• **Set problem**: Would you output the whole listing below, exactly as it reads?

(Modeling code records)
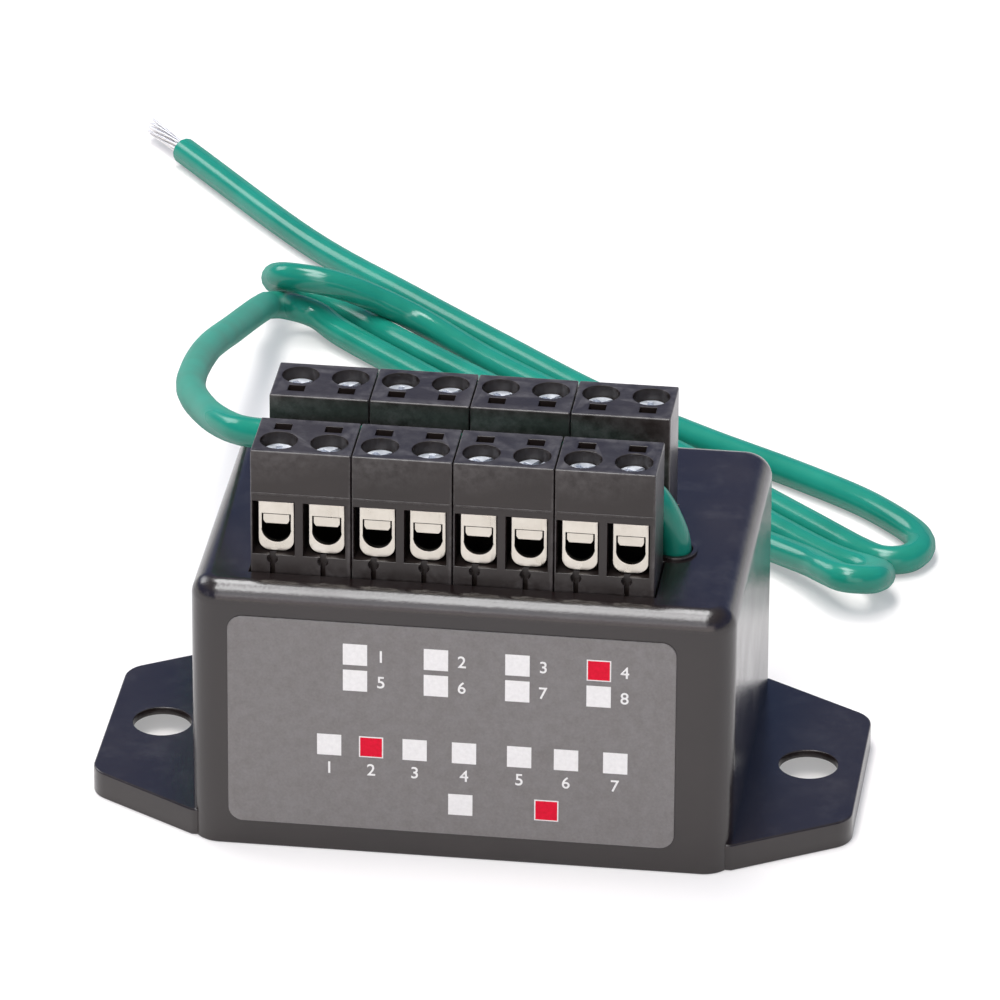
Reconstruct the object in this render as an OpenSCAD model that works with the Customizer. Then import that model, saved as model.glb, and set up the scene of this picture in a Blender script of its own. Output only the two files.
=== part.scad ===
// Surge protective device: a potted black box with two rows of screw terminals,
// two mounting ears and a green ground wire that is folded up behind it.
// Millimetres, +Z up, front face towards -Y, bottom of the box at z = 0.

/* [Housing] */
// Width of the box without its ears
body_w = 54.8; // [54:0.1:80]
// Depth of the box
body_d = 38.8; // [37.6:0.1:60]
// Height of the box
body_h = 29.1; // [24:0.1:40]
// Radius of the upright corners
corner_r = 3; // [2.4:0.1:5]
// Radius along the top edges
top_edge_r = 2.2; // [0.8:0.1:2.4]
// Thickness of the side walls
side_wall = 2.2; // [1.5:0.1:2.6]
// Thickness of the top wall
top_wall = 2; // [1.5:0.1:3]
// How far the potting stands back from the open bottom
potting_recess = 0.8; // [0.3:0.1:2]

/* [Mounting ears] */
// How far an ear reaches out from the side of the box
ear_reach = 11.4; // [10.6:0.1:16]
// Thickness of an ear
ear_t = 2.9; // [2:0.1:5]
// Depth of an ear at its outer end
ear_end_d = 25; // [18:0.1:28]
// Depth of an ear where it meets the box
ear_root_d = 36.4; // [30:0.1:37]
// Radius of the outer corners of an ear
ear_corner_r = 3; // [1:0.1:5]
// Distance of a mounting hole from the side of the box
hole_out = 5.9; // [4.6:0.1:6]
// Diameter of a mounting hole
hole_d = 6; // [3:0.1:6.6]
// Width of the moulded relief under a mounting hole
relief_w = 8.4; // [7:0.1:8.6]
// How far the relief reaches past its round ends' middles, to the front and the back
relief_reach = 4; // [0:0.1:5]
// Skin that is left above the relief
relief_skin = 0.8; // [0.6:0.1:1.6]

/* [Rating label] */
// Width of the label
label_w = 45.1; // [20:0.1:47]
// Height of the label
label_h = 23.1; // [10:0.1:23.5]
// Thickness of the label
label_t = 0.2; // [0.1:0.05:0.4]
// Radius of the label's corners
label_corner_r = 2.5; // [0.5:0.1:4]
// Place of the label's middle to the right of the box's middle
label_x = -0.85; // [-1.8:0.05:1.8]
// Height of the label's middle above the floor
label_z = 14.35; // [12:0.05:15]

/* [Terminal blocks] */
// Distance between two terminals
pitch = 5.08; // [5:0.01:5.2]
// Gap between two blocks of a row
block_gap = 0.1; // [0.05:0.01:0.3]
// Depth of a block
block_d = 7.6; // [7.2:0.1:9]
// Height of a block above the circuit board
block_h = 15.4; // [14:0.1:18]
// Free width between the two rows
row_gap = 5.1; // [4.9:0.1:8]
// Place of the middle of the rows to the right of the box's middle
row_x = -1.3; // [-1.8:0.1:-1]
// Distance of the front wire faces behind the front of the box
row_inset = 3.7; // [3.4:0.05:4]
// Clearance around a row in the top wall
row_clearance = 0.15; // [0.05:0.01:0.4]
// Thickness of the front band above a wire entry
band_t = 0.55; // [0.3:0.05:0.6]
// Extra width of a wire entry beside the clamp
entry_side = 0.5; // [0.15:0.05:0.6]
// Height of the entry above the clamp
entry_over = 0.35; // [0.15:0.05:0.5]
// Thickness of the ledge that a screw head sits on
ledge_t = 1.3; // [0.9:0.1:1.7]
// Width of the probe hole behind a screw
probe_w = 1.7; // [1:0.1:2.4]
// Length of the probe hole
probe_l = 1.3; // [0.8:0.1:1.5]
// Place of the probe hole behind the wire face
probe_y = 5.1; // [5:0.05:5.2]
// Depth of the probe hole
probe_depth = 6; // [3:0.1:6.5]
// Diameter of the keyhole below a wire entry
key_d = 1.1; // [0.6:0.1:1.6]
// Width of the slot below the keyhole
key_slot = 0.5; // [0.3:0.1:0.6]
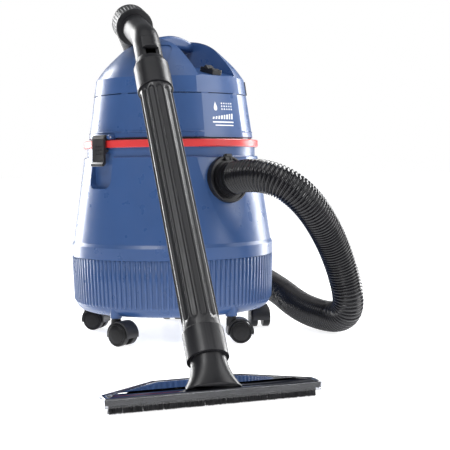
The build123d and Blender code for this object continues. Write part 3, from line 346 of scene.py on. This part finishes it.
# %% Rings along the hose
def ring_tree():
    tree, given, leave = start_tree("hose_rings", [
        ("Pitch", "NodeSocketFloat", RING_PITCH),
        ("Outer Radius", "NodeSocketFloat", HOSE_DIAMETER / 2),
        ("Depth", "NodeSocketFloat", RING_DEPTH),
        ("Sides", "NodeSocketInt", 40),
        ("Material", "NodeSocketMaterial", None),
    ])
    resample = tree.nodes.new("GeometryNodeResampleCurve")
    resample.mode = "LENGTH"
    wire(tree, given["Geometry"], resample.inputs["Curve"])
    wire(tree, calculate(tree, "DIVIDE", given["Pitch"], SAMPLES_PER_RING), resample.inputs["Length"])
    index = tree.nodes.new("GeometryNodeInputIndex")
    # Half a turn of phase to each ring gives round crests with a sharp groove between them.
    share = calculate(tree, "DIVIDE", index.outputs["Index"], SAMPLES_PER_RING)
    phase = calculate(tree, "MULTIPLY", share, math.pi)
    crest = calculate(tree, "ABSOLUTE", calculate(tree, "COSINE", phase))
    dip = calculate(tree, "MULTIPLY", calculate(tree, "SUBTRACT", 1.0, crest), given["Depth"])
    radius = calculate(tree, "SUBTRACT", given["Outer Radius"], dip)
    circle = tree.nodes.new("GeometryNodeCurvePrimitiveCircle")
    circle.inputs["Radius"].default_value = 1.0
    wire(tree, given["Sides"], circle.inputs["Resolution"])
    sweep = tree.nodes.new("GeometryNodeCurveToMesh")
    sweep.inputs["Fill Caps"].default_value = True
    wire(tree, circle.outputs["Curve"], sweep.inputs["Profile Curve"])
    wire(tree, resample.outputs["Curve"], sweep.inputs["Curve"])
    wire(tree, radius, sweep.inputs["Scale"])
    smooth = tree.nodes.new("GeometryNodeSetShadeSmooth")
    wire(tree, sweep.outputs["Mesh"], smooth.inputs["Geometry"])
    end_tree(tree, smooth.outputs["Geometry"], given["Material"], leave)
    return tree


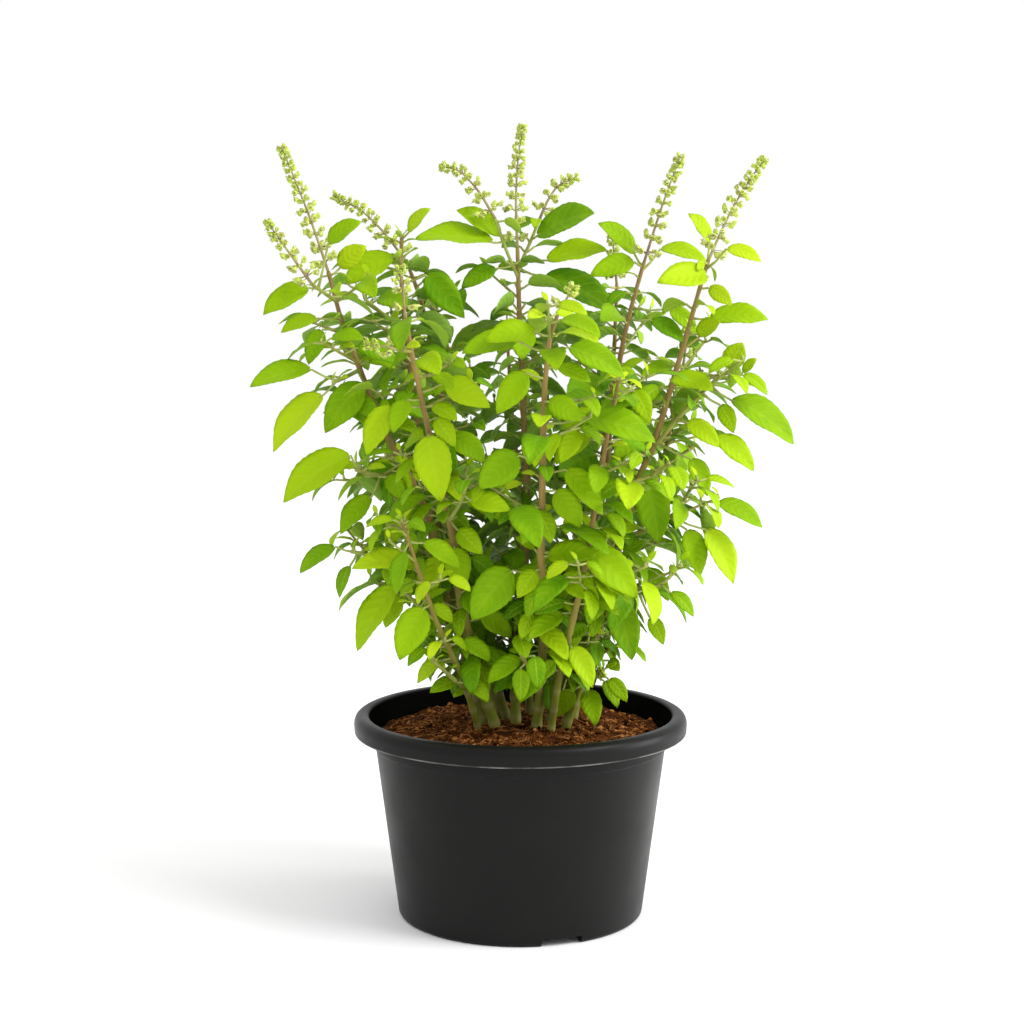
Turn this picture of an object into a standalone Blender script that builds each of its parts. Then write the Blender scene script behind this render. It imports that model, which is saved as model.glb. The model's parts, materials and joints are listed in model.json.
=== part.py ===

• **Result below**:
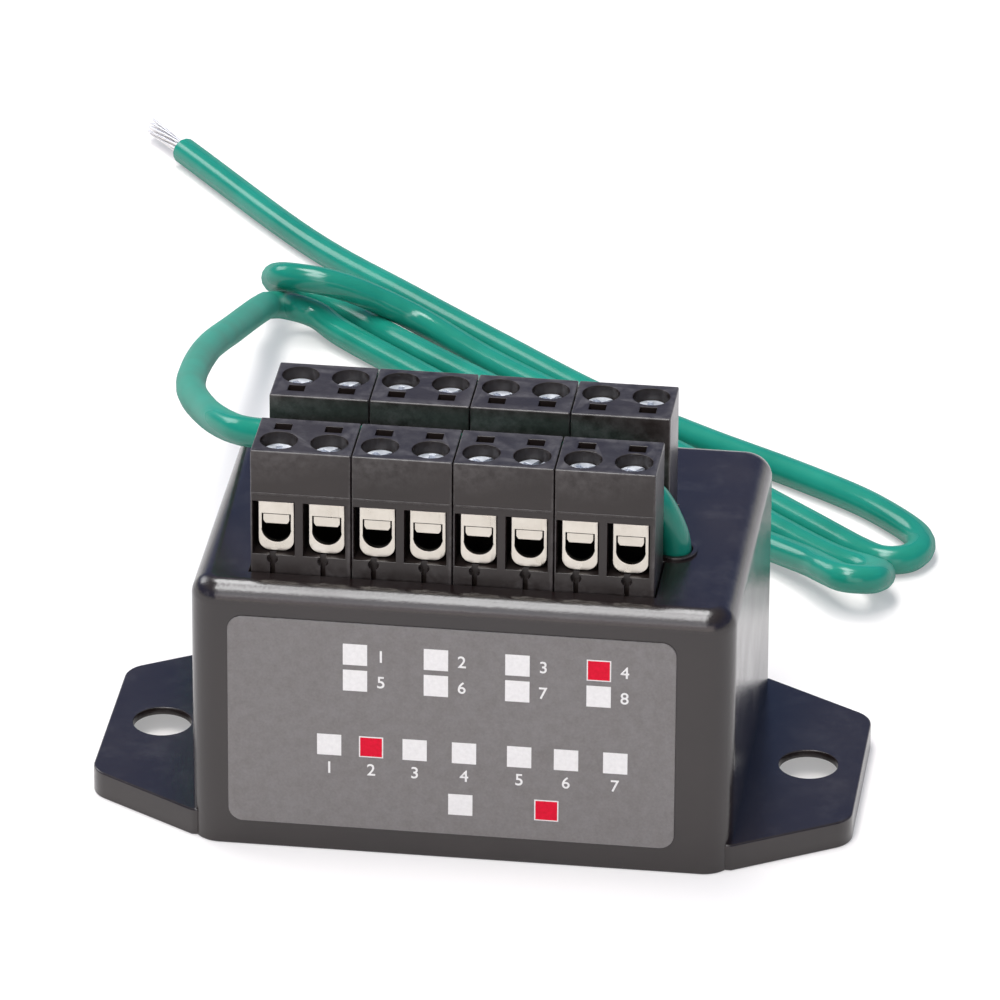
Reconstruct the object in this render as an OpenSCAD model that works with the Customizer. Then import that model, saved as model.glb, and set up the scene of this picture in a Blender script of its own. Output only the two files.
=== part.scad ===
// Surge protective device: a potted black box with two rows of screw terminals,
// two mounting ears and a green ground wire that is folded up behind it.
// Millimetres, +Z up, front face towards -Y, bottom of the box at z = 0.

/* [Housing] */
// Width of the box without its ears
body_w = 54.8; // [54:0.1:80]
// Depth of the box
body_d = 38.8; // [37.6:0.1:60]
// Height of the box
body_h = 29.1; // [24:0.1:40]
// Radius of the upright corners
corner_r = 3; // [2.4:0.1:5]
// Radius along the top edges
top_edge_r = 2.2; // [0.8:0.1:2.4]
// Thickness of the side walls
side_wall = 2.2; // [1.5:0.1:2.6]
// Thickness of the top wall
top_wall = 2; // [1.5:0.1:3]
// How far the potting stands back from the open bottom
potting_recess = 0.8; // [0.3:0.1:2]

/* [Mounting ears] */
// How far an ear reaches out from the side of the box
ear_reach = 11.4; // [10.6:0.1:16]
// Thickness of an ear
ear_t = 2.9; // [2:0.1:5]
// Depth of an ear at its outer end
ear_end_d = 25; // [18:0.1:28]
// Depth of an ear where it meets the box
ear_root_d = 36.4; // [30:0.1:37]
// Radius of the outer corners of an ear
ear_corner_r = 3; // [1:0.1:5]
// Distance of a mounting hole from the side of the box
hole_out = 5.9; // [4.6:0.1:6]
// Diameter of a mounting hole
hole_d = 6; // [3:0.1:6.6]
// Width of the moulded relief under a mounting hole
relief_w = 8.4; // [7:0.1:8.6]
// How far the relief reaches past its round ends' middles, to the front and the back
relief_reach = 4; // [0:0.1:5]
// Skin that is left above the relief
relief_skin = 0.8; // [0.6:0.1:1.6]

/* [Rating label] */
// Width of the label
label_w = 45.1; // [20:0.1:47]
// Height of the label
label_h = 23.1; // [10:0.1:23.5]
// Thickness of the label
label_t = 0.2; // [0.1:0.05:0.4]
// Radius of the label's corners
label_corner_r = 2.5; // [0.5:0.1:4]
// Place of the label's middle to the right of the box's middle
label_x = -0.85; // [-1.8:0.05:1.8]
// Height of the label's middle above the floor
label_z = 14.35; // [12:0.05:15]

/* [Terminal blocks] */
// Distance between two terminals
pitch = 5.08; // [5:0.01:5.2]
// Gap between two blocks of a row
block_gap = 0.1; // [0.05:0.01:0.3]
// Depth of a block
block_d = 7.6; // [7.2:0.1:9]
// Height of a block above the circuit board
block_h = 15.4; // [14:0.1:18]
// Free width between the two rows
row_gap = 5.1; // [4.9:0.1:8]
// Place of the middle of the rows to the right of the box's middle
row_x = -1.3; // [-1.8:0.1:-1]
// Distance of the front wire faces behind the front of the box
row_inset = 3.7; // [3.4:0.05:4]
// Clearance around a row in the top wall
row_clearance = 0.15; // [0.05:0.01:0.4]
// Thickness of the front band above a wire entry
band_t = 0.55; // [0.3:0.05:0.6]
// Extra width of a wire entry beside the clamp
entry_side = 0.5; // [0.15:0.05:0.6]
// Height of the entry above the clamp
entry_over = 0.35; // [0.15:0.05:0.5]
// Thickness of the ledge that a screw head sits on
ledge_t = 1.3; // [0.9:0.1:1.7]
// Width of the probe hole behind a screw
probe_w = 1.7; // [1:0.1:2.4]
// Length of the probe hole
probe_l = 1.3; // [0.8:0.1:1.5]
// Place of the probe hole behind the wire face
probe_y = 5.1; // [5:0.05:5.2]
// Depth of the probe hole
probe_depth = 6; // [3:0.1:6.5]
// Diameter of the keyhole below a wire entry
key_d = 1.1; // [0.6:0.1:1.6]
// Width of the slot below the keyhole
key_slot = 0.5; // [0.3:0.1:0.6]
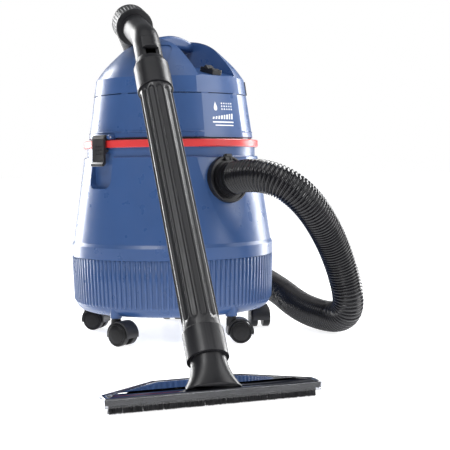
The build123d and Blender code for this object continues. Write part 3, from line 346 of scene.py on. This part finishes it.
# %% Rings along the hose
def ring_tree():
    tree, given, leave = start_tree("hose_rings", [
        ("Pitch", "NodeSocketFloat", RING_PITCH),
        ("Outer Radius", "NodeSocketFloat", HOSE_DIAMETER / 2),
        ("Depth", "NodeSocketFloat", RING_DEPTH),
        ("Sides", "NodeSocketInt", 40),
        ("Material", "NodeSocketMaterial", None),
    ])
    resample = tree.nodes.new("GeometryNodeResampleCurve")
    resample.mode = "LENGTH"
    wire(tree, given["Geometry"], resample.inputs["Curve"])
    wire(tree, calculate(tree, "DIVIDE", given["Pitch"], SAMPLES_PER_RING), resample.inputs["Length"])
    index = tree.nodes.new("GeometryNodeInputIndex")
    # Half a turn of phase to each ring gives round crests with a sharp groove between them.
    share = calculate(tree, "DIVIDE", index.outputs["Index"], SAMPLES_PER_RING)
    phase = calculate(tree, "MULTIPLY", share, math.pi)
    crest = calculate(tree, "ABSOLUTE", calculate(tree, "COSINE", phase))
    dip = calculate(tree, "MULTIPLY", calculate(tree, "SUBTRACT", 1.0, crest), given["Depth"])
    radius = calculate(tree, "SUBTRACT", given["Outer Radius"], dip)
    circle = tree.nodes.new("GeometryNodeCurvePrimitiveCircle")
    circle.inputs["Radius"].default_value = 1.0
    wire(tree, given["Sides"], circle.inputs["Resolution"])
    sweep = tree.nodes.new("GeometryNodeCurveToMesh")
    sweep.inputs["Fill Caps"].default_value = True
    wire(tree, circle.outputs["Curve"], sweep.inputs["Profile Curve"])
    wire(tree, resample.outputs["Curve"], sweep.inputs["Curve"])
    wire(tree, radius, sweep.inputs["Scale"])
    smooth = tree.nodes.new("GeometryNodeSetShadeSmooth")
    wire(tree, sweep.outputs["Mesh"], smooth.inputs["Geometry"])
    end_tree(tree, smooth.outputs["Geometry"], given["Material"], leave)
    return tree


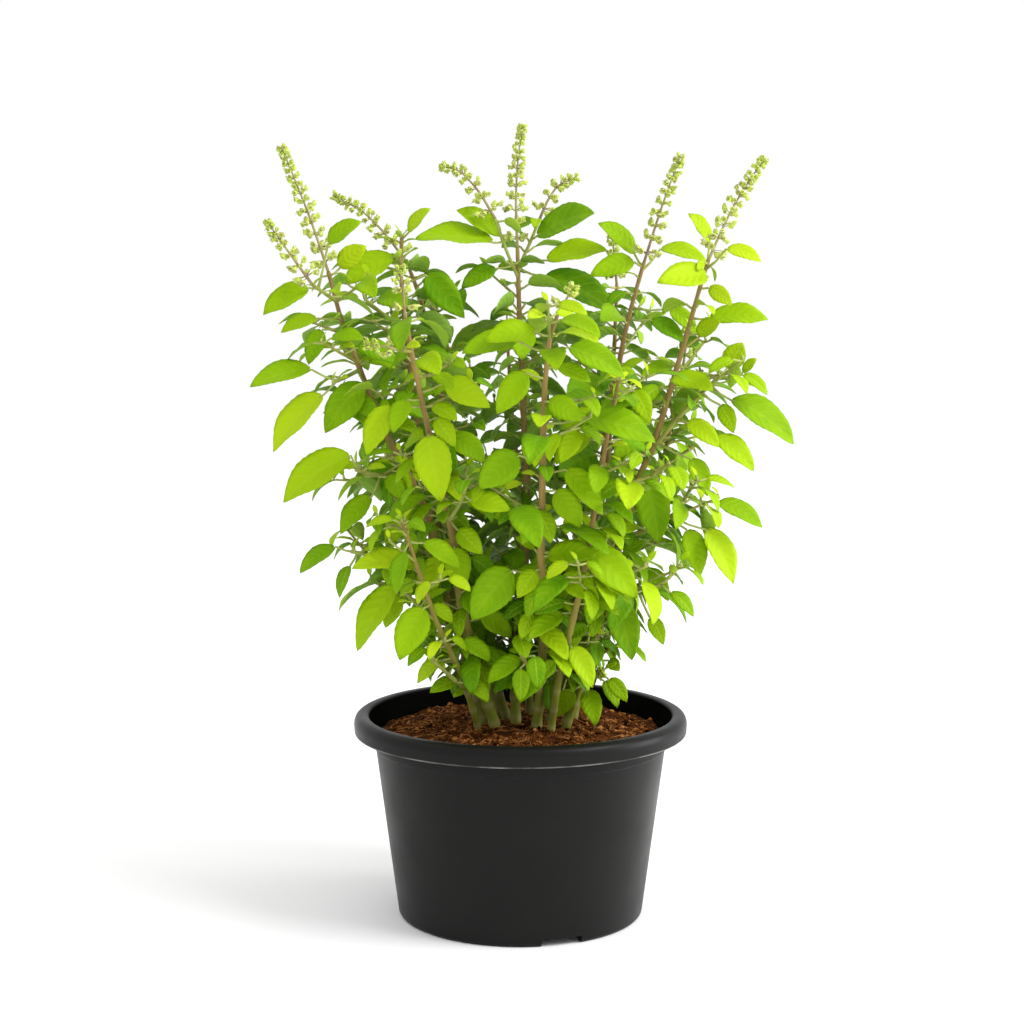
Turn this picture of an object into a standalone Blender script that builds each of its parts. Then write the Blender scene script behind this render. It imports that model, which is saved as model.glb. The model's parts, materials and joints are listed in model.json.
=== part.py ===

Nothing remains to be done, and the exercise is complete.